Every successful Star Trek show before Discovery was built off the back of originality
Prior to 2009, Star Trek had never built a property around established characters. In fact, the only characters during the 20 years between the Next Generation and Enterprise who featured on one show, only to go on to star in another show were Miles O’Brien and Worf. Neither of whom, at the time, were “legacy characters”.
This is the issue with shows like Picard. Picard won’t ever be its own thing, it’s steeped in nostalgia and when that nostalgia-glow wares off, all that’ll e left is the story. That’s a problem, as the third season will never be seen on the level of other great seasons of Star Trek shows, because it’s entire identity is “look at this old thing”
The story isn’t great and it doesn’t do much to push plots forward without doing some damage. Beverly Crusher has a kid but keeps him from Jean-Luc for reasons. Riker and Tori are having issues thought resolved before season one, but aren’t, for reasons. Geordi rebuilt the Enterprise-D, for reasons. Data is alive again, for reasons and most of it just doesn’t make sense.

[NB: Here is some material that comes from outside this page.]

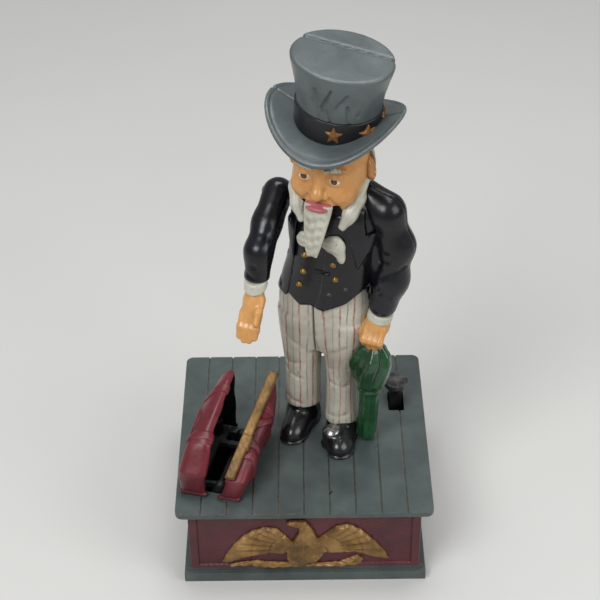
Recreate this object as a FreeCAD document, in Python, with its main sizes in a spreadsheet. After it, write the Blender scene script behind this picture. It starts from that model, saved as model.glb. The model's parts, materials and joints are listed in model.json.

Why would Geordi spend hundreds of millions of man-hours rebuilding an out-of-date ship that’s functional right when the crew needs it the most? Deus Ex Machina, that’s why.
Don’t even get me started on the hair-brained way the Borg Queen was able to assimilate everyone via transporters and why it only affected people under 25.
Now, Voyager is apparently getting a return series. Why? It’s over, it worked, it did its job the first time around, and we don’t need to see any more stories from that crew.
And that’s my crew, the crew I loved the most. But I’m good. Star Trek has got to get back to creating new content if it wants to continue to be relevant in 10 years. After all, you can only keep bringing back the popular legacy characters and actors for so long before they burn out the audience.